The auto industry in the U.S. may be in deep trouble, but there's at least one place where American cars reign supreme: the lowrider culture in Southern California. Lowriders love gas-guzzling, big-body cars that are perfect for cruising "low and slow."
At the "The Lowrider 2009 Tour" held last weekend in San Bernardino, Calif., a 1963 Chevy Impala belonging to a father-daughter team hopped up and down on hydraulic lifts.
Trino Alfaro's award-winning Impala, named "Cherry '64," glistened on a rotating display with mirrors underneath. The car sparkled with engraved chrome and intricate murals.
At this show, there will always be just one kind of GM: the GM that existed before the oil crisis of the 1970s, the GM that built hulking family cars that rebellious kids turned into lowriders.
"Put it this way: GM hasn't designed a car that the lowrider automotive culture would accept for the last, wow, 30 years," said Joe Ray, editor of Lowrider Magazine, which hosts this car tour and competition.
A Living Museum
As Ray moved through the car show, his eye wandered to the bold wings on a 1959 Chevy Impala. "That's incredible, man," he said. "They're so rare, but you're always going to find them at lowrider shows. That's a 50-year-old car right there."
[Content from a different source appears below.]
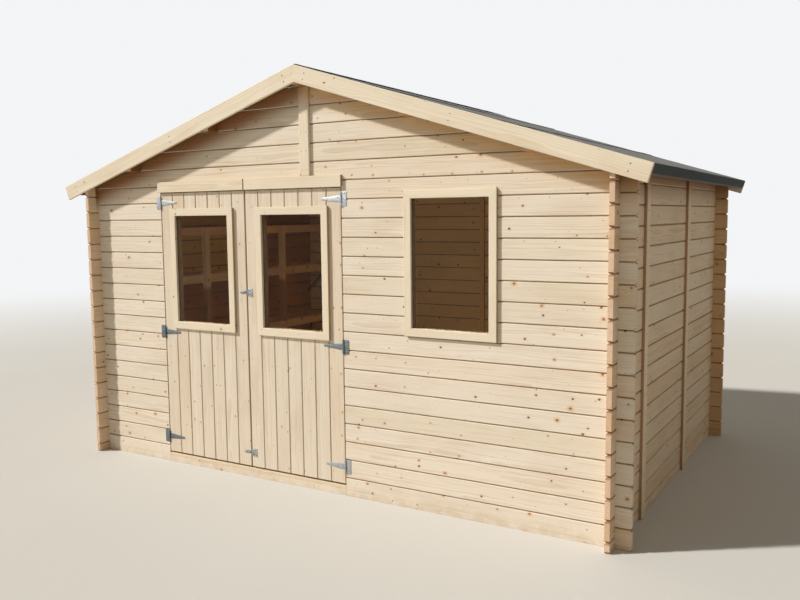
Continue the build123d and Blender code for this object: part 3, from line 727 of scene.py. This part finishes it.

This show is a kind of living museum. There are plenty of Chevy El Caminos here, too, even though GM stopped making them in the 1980s. Alfred "Big Al" Carr won the show's hydraulic hopping contest in the souped-up El Camino he inherited from his father.
"Maybe GM will see [me winning this contest] and want to continue the El Camino," Carr said, adding chances of that were very slim. "It's worth a try."
Alfaro said he thinks GM's bankruptcy is likely to boost the market for cars like his. "These cars are going to be worth more because they're GM," he said.
Lowriders said their hard work has always been aimed at bringing new life to cars that seem unsalvageable.